Mr Brown said a Labour survey showed business failures had risen by 20 per cent over the last 12 months and that more than 50,000 firms were likely to go to the wall by the end of the year.

'Companies are now failing at a rate in excess of more than 1,000 a week,' he said.

'Statements which last 40 seconds from the Chancellor after four months of complacent inactivity, when more than two and a half million are out of work, do not add up to an economic strategy for the way forward,' Mr Brown said.

'Business failures are now running at more than four times their level in the last recession.' In many areas of the country 200 unemployed men and women were chasing every vacancy on offer.

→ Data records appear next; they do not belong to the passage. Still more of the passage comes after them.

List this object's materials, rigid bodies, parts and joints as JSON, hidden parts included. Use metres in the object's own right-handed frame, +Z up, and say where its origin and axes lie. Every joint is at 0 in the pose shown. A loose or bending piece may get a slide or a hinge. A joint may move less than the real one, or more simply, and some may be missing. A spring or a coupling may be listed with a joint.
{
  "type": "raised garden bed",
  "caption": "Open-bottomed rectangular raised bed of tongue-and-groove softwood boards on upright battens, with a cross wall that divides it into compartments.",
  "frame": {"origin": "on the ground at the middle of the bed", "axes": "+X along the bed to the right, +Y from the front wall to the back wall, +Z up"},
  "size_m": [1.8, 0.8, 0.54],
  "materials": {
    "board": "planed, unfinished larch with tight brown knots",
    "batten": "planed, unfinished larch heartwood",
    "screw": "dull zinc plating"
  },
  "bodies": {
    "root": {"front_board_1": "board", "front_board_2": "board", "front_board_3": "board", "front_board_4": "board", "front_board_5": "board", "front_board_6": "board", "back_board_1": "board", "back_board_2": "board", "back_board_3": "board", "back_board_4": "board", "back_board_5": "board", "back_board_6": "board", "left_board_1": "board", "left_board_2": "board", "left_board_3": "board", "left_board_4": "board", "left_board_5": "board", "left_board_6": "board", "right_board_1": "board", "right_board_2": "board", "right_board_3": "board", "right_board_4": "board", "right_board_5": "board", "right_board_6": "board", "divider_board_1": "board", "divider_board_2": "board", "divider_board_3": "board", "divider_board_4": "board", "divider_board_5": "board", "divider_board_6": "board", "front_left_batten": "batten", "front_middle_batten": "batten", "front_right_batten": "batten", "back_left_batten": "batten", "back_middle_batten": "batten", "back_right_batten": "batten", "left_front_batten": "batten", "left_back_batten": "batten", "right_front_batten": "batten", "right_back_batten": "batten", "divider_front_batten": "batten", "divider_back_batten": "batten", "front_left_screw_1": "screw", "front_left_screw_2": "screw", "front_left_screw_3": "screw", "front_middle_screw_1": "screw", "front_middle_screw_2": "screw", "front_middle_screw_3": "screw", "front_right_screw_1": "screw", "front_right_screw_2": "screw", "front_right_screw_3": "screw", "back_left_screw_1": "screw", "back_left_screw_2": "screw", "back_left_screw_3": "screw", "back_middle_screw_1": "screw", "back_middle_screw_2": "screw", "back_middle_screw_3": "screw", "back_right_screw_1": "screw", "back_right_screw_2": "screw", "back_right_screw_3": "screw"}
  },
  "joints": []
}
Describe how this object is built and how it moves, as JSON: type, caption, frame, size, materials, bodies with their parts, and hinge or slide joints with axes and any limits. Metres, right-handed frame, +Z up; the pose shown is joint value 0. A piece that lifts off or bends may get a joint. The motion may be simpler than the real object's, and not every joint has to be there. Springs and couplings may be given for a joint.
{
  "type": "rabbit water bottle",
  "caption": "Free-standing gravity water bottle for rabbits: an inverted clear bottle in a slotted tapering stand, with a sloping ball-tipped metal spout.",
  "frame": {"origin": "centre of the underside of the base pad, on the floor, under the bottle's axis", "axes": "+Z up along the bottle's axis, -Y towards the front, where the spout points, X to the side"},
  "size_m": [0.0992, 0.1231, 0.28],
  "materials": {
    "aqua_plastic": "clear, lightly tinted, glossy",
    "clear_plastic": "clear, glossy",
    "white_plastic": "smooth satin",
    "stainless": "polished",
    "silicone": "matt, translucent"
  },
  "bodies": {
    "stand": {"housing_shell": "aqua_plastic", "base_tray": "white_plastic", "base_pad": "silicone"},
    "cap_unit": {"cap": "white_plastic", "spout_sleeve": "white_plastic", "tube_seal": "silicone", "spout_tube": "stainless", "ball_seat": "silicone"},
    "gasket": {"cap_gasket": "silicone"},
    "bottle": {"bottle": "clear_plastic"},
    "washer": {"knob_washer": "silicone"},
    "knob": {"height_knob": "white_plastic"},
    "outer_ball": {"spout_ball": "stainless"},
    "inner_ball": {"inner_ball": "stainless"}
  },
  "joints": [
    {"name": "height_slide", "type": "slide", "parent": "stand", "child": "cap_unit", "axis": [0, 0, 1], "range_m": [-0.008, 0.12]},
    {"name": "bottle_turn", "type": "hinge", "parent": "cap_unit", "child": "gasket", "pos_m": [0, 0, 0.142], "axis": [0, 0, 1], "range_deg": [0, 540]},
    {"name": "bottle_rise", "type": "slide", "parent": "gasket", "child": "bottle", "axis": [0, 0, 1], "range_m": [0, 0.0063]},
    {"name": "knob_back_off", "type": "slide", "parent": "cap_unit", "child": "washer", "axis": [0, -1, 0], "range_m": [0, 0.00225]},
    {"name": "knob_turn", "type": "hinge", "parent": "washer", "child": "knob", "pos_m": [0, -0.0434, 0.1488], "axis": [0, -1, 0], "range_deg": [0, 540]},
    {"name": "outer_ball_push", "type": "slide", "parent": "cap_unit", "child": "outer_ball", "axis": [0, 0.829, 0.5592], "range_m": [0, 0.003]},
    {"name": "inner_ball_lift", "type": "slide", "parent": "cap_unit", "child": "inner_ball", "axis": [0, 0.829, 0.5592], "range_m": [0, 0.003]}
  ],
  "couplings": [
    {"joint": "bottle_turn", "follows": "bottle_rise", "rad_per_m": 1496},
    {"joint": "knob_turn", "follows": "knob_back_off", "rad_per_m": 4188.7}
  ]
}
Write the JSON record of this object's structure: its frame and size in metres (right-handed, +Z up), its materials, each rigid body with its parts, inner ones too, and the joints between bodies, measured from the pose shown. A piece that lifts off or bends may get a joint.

The CBI predicted yesterday that there would be no real growth until 1993. Forty-seven per cent of respondents to a Federation of Small Businesses survey last week said they did not foresee any improvement until at least 1994.

Mr Brown said Labour would demand new measures from the Government to remove the fear of unemployment, stimulate investment and lift the depressed housing market, backed up by joint action in Europe under the British EC presidency.

On 7 September, in his first big speech since becoming shadow Chancellor, Mr Brown will call for consideration of the longer-term strategy of 'global' economic policy to tackle issues such as the degree of speculation in the money market.

He is expected to urge greater co-ordination in exchange rate policy and greater co-operation on macro-economic policy by a strengthened G7 group of leading Western economies.